Publication : USDA ARS

ARS Home » Research » Publications at this Location » Publication #275322

Title: Uniform standards for genome databases in forest and fruit trees

Author

	WEGRZYN, JILL - University Of California
	MAIN, DORRIE - Washington State University
	FIGUEROA, BEN - University Of California
	CHOI, MINYOUNG - University Of California
	NEALE, DAVID - University Of California
	JUNG, SOOK - Washington State University
	STANTON, MARGARET - Clemson University
	ZHENG, PING - Washington State University
	FICKLIN, STEPHEN - Washington State University
	CHO, ILHYUONG - Washington State University
	PEACE, CAMERON - Washington State University
	EVANS, KATE - Washington State University
	Volk, Gayle
	ORAGUZIE, NNADOZIE - Washington State University
	CHEN, CHUNXIAN - University Of Florida
	GMITTER, FRED - University Of Florida
	ABBOTT, ALBERT - Clemson University

Submitted to: Tree Genetics and Genomes
Publication Type: Peer Reviewed Journal
Publication Acceptance Date: 2/16/2012
Publication Date: 3/27/2012
Citation: Wegrzyn, J.L., Main, D., Figueroa, B., Choi, M., Neale, D.B., Jung, S., Stanton, M., Zheng, P., Ficklin, S., Cho, I., Peace, C., Evans, K., Volk, G.M., Oraguzie, N., Chen, C., Gmitter, F.G., Abbott, A.G. 2012. Uniform standards for genome databases in forest and fruit trees. Tree Genetics and Genomes. 8:549-557.

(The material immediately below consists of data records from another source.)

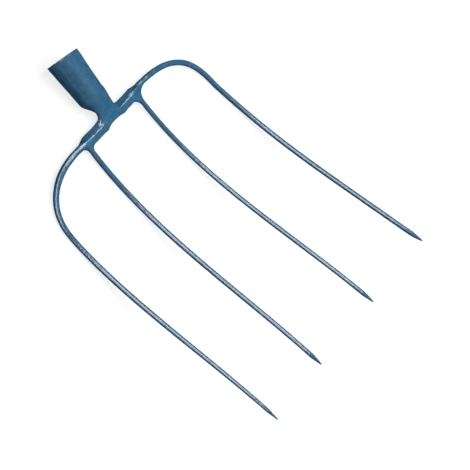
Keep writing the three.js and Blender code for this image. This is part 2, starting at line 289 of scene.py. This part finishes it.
def side_of(tangent):
    """The level direction to the right of a line in the blank."""
    across = flat(tangent[1], -tangent[0])
    return across / np.linalg.norm(across)


upwards = flat(0, 0, 1)
print("places sampled on each curve:", fine_samples)

# %% [markdown]
# ## The crosshead
#
# The crosshead is a bar with an arm on each side, forged thinner towards the ends where
# the outer tines are welded on. The two arms are not alike: each is a little out of line,
# and each inner tine stands on its own stub with its own fillets. A mirrored half would be
# quicker, but it would look cast, not forged.

# %% Sizes of the head
weld_gap = 0.3
head_width = 240.0
shoulder_reach = 55.0
tine_length = 330.0
tine_diameter = 5.5

bar_end = 58.0
bar_width = 14.0
bar_thickness = 8.4
bar_middle_y = -0.4
bar_bevel = 5.5
arm_bevel = 1.8
arm_roll = math.radians(28)
roll_length = 45.0
stub_reach = 16.0
arm_middle_share = 0.35
arm_shoulder_share = 0.62
arm_root_share = 0.83
print("the bar's ends stand", round(head_width / 2 - bar_end), "mm inside the shoulders")

# %% [markdown]
# ## The uneven hand of the smith
#
# No two arms or tines are alike, so each has its own small table. All of its values are
# shares: of the bar's width for the arms, and of the head's own sizes for the tines. A tine
# follows Bezier curves, and a pull is how far a curve holds on to its end's direction.

# %% Tables of shares
arm_shares = [
    {
        "middle_y": -0.007, "shoulder_y": -0.1, "root_y": -0.321,
        "inner_fillet": 0.664, "outer_fillet": 0.9, "neck_fillet": 0.25,
    },
    {
        "middle_y": 0.2, "shoulder_y": 0.243, "root_y": 0.236,
        "inner_fillet": 0.393, "outer_fillet": 0.464, "neck_fillet": 0.46,
    },
]
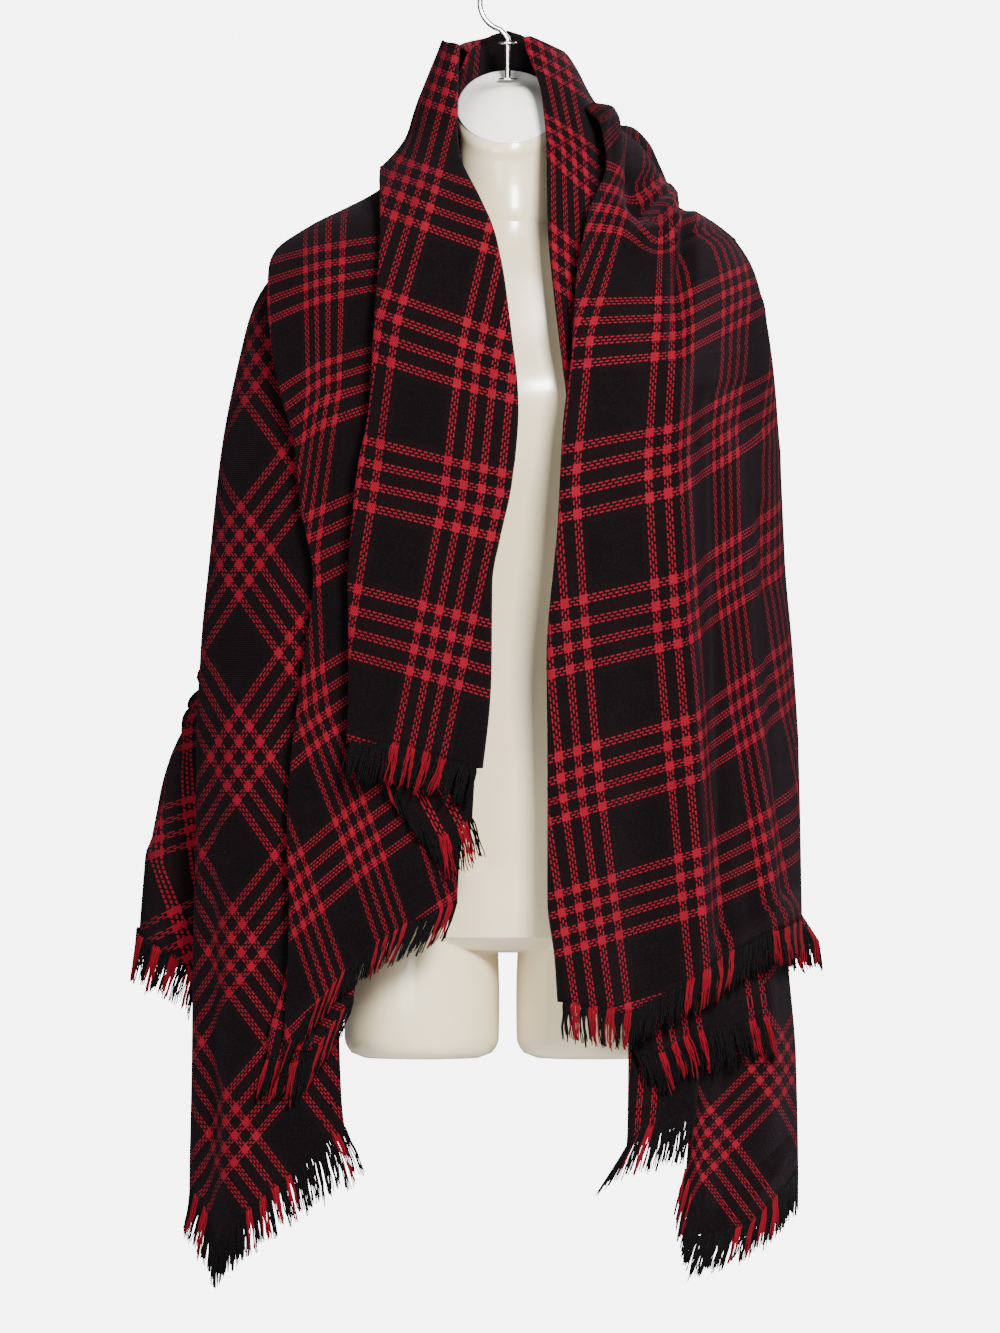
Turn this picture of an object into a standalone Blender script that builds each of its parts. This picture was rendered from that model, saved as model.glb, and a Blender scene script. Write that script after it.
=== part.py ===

Interpretive Summary: Genomic databases for tree fruit and forestry species contain critical data for research and breeding programs. These data are most valuable when descriptive information about the physical traits, experimental conditions, and environmental conditions are also available. This manuscript describes the development and integration of standardized vocabularies that are being developed to increase the value of the genomic data within the TreeGenes and tfGDR databases.

Technical Abstract: TreeGenes and tfGDR serve the international forestry and fruit tree genomics research communities, respectively. These databases hold similar sequence data and provide resources for the submission and recovery of this information in order to enable comparative genomics research. Large-scale genotype and phenotype projects have recently spawned the development of independent tools and interfaces within these repositories to deliver information to both geneticists and breeders. The increase in next generation sequencing projects has increased the amount of data as well as the scale of analysis that can be performed. These two repositories are now working towards a similar goal of archiving the diverse, independent data sets generated from genotype/phenotype experiments. This is achieved through focused development on data input standards (templates), pipelines for the storage and automated curation, and consistent annotation efforts through the application of widely accepted ontologies to improve the extraction and exchange of the data for comparative analysis. Efforts toward standardization are not limited to genotype/phenotype experiments but are also being applied to other data types to improve gene prediction and annotation for de novo sequencing projects. The resources developed towards these goals represent the first large-scale coordinated effort in plant databases to add informatic value to diverse genotype/phenotype experiments.